80,000 Hours rates AI safety as perhaps the most important and neglected cause currently prioritized by the effective altruism movement. Consequently, 80,000 Hours recommends how similarly concerned people can work on the issue. Some talented computer scientists who could do best working in AI safety might opt to earn to give in software engineering or data science, if they conclude the bottleneck on AI safety isn’t talent but funding. Alternatively, small but critical organization which requires funding from value-aligned and consistent donors might fall through the cracks if too many people conclude all AI safety work in general is receiving sufficient funding, and chooses to forgo donating to AI safety. Many of us could make individual decisions going either way, but it also seems many of us could end up making the wrong choice. Assessments of these issues will practically inform decisions many of make over the next few years, determining how much of our time and potential we use fruitfully, or waste.
Everything above just lays out how estimating room for more funding in AI safety overall may be harder than anticipated, and to show how high the variance might be.

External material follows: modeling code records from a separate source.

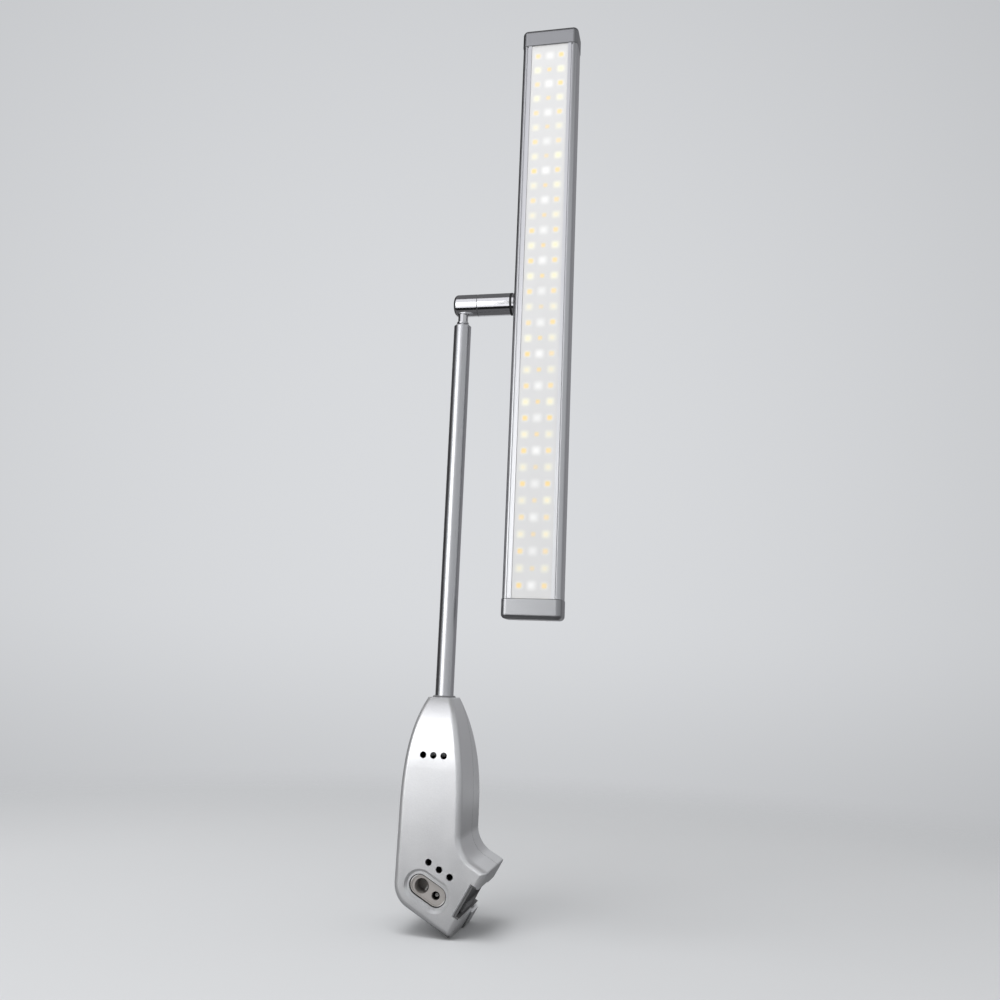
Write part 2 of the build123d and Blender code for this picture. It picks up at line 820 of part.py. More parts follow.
# Bearing of the stem in the housing
with BuildPart() as stem_collar:
    with BuildSketch(stem_plane(casing_top_z)):
        Circle(collar_radius)
    extrude(amount=collar_height)
    chamfer(stem_collar.edges().sort_by(Axis.Z)[-1], length=collar_height / 2)
    with BuildSketch(stem_plane(casing_top_z - collar_sleeve_depth)):
        Circle(collar_sleeve_radius)
    extrude(amount=collar_sleeve_depth)
    with BuildSketch(stem_plane(casing_top_z - collar_sleeve_depth)):
        Circle(stem_radius + turn_fit)
    extrude(amount=2 * collar_sleeve_depth, mode=Mode.SUBTRACT)
finish(stem_collar, "stem_collar")


def ring(foot, outer, inner, height):
    """A flat ring on a plane, as a solid of its own."""
    with BuildPart() as piece:
        with BuildSketch(foot):
            Circle(outer)
            Circle(inner, mode=Mode.SUBTRACT)
        extrude(amount=height)
    return piece


stem_bush = ring(stem_plane(bush_foot_z), bush_radius, stem_radius + turn_fit, bush_height)
finish(stem_bush, "stem_bush")

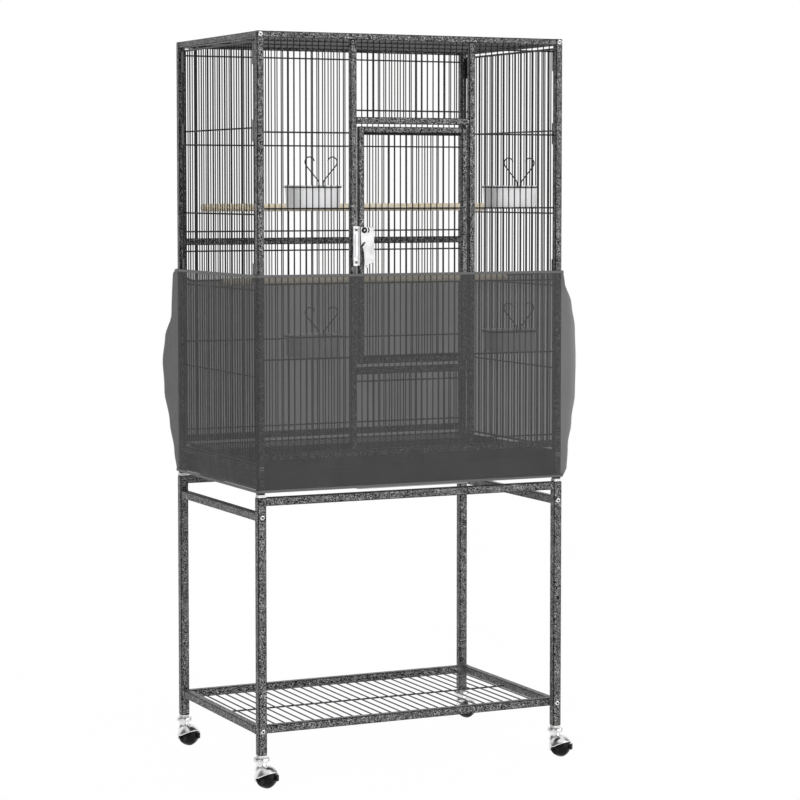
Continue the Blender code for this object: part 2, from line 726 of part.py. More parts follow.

I invite you to contribute to this discussion, as it only just starting. Please use the above info as a starting point to look into this more, or ask questions that will usefully clarify what we’re thinking about. The best fora to start further discussion seem to be the Effective Altruism Forum, LessWrong, or the AI Safety Discussion group on Facebook, where I initiated the conversation leading to this post.
undefined @ 2016-05-12T16:42 (+5)
While FLI has only received $11.2 million to grant in 2015-16, they could easily have granted more than twice that much, had they received the money.
Where are you getting this? FLI had $5 million in grant money; Open Phil believed there were $6 million of grants worth making; so Open Phil granted an additional $1 million. If Open Phil believed there were more grants worth making, it would have given more money to FLI.